The test will be whether the United States and the international community are able to bring about an agreed political framework and whether they can mobilize an international presence to guarantee that the conflicting passions do not once again erupt into violence.
 
It is the fusion of strategy and values, the merging of the practical and the ideal - and not an overemphasis on one at the expense of the other - that holds the key to Lebanon's future.
 
In Egypt and Saudi Arabia, the vacuum is potential, not actual. A wise policy will navigate between efforts to overcome stagnation and pressures that will dissolve the existing political framework into a contest of radical factions or the victory of one of them. Policies erring in either direction could turn these countries into the Achilles heel of the entire Middle East policy.
 
Finally there is the challenge of how to deal with societies such as China and Russia, which so far have relied on the Western political tradition only to a small degree, if at all, in their transition to the globalized world.
 
So far they have used their own histories or national senses of identity as guides. To what extent and by what means can America influence this process?
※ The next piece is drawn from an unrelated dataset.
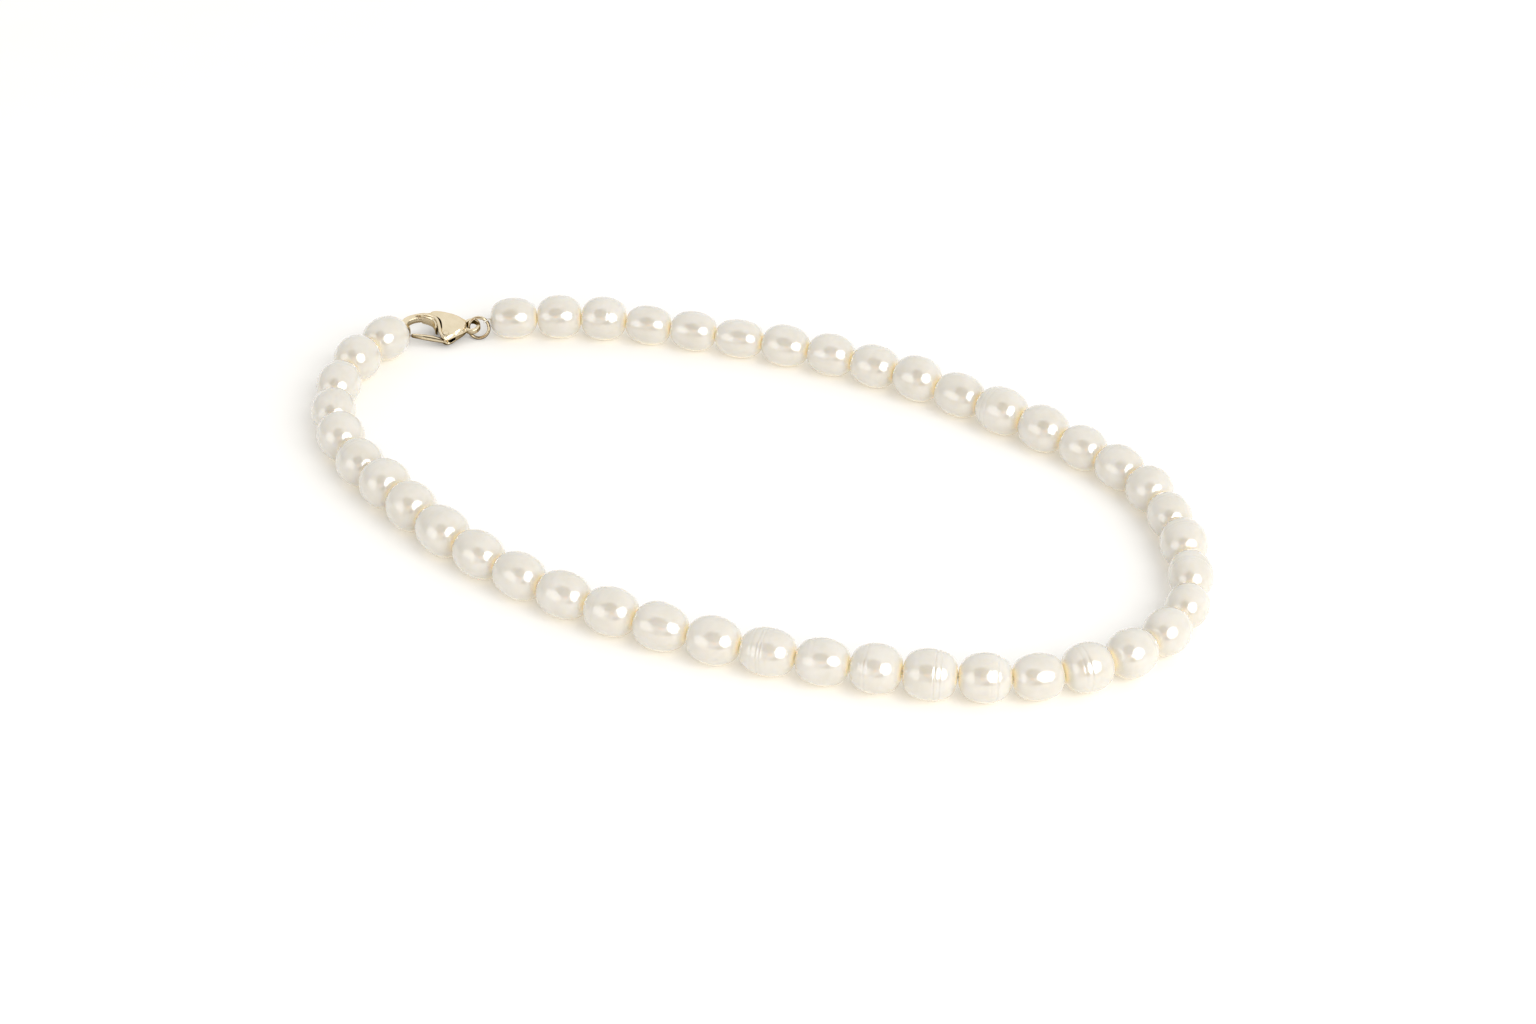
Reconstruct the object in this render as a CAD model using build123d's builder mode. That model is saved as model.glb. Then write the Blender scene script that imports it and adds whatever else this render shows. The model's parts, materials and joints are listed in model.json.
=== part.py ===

And in what direction?
 
 
The implementation of the freedom agenda needs to relate the values of the democratic tradition to the historic possibilities of other societies.
 
We must avoid the danger that a policy focused on our domestic perceptions may generate reactions in other societies rallying around patriotism and leading to a coalition of the resentful against attempts at perceived American hegemony.
 
A strategy to implement the vision of the freedom agenda needs consensus-building, both domestically and internationally. That will be the test as to whether we are seizing the opportunity for systemic change or participating in an episode.
 
(Henry A. Kissinger, the former secretary of state, heads the consulting firm Kissinger and Associates.)